The union also told senators that Vitiello issued an order as acting director that barred some ICE employees from “going into their offices and performing their duties as law enforcement officers or law enforcement support staff.”
“The nominee to be considered by the Committee, Mr. Ronald D. Vitiello, has only been with ICE for a short period of time, and while this letter neither supports nor opposes his nomination to be our Director, we are aware of several matters that give us serious concern about him,” the unions said.
Sandweg said there has been a longtime rivalry between CBP, which deals with border arrests, and ICE, which handles deportations and investigations inside the country.
Both agencies have been in the political crosshairs for years, with some prominent Democrats promoting calls to “abolish ICE” during the run-up to the midterm elections.

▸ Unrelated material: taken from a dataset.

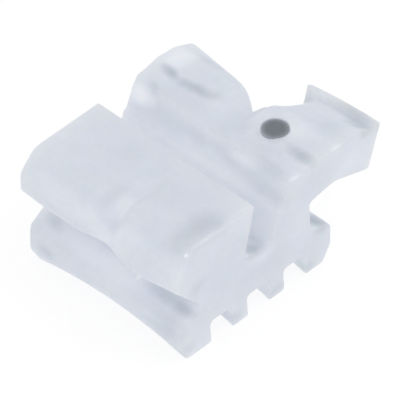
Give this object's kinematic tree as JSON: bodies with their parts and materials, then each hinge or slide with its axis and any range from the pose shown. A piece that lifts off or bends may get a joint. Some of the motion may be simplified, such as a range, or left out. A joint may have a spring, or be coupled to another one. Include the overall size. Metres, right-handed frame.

ICE has been accused in cases of abuse of immigrants, including the death in May — just before Vitiello took over — of a transgender woman from Honduras who died of dehydration and complications of HIV while in ICE custody. The woman, Roxsana Hernandez Rodriguez, 33, had traveled in a migrant caravan in the spring to reach the United States, and an independent autopsy concluded that she was physically abused, although ICE denied that it happened in the 16 days she was in the agency’s custody.
ICE has long been among the federal government sub-agencies with the lowest employee morale, ranking 288th of 339 departments in one survey from 2017, although that was a significant improvement from the previous year.
“What ICE needs is someone who puts their head down and does the job and lets the politics take care of itself,” Sandweg said. “Ron is as good a candidate as you could have hoped for.”
Johnson said after he delayed Vitiello’s committee vote that “we’re just trying to rapidly go through the issues raised by the union and do our due diligence to get answers about it.”
Johnson said the committee could vote as soon as Thursday on the nomination, which would then go to the floor for a final confirmation vote. The Senate Judiciary Committee would also separately vote on the nomination before it headed to the floor.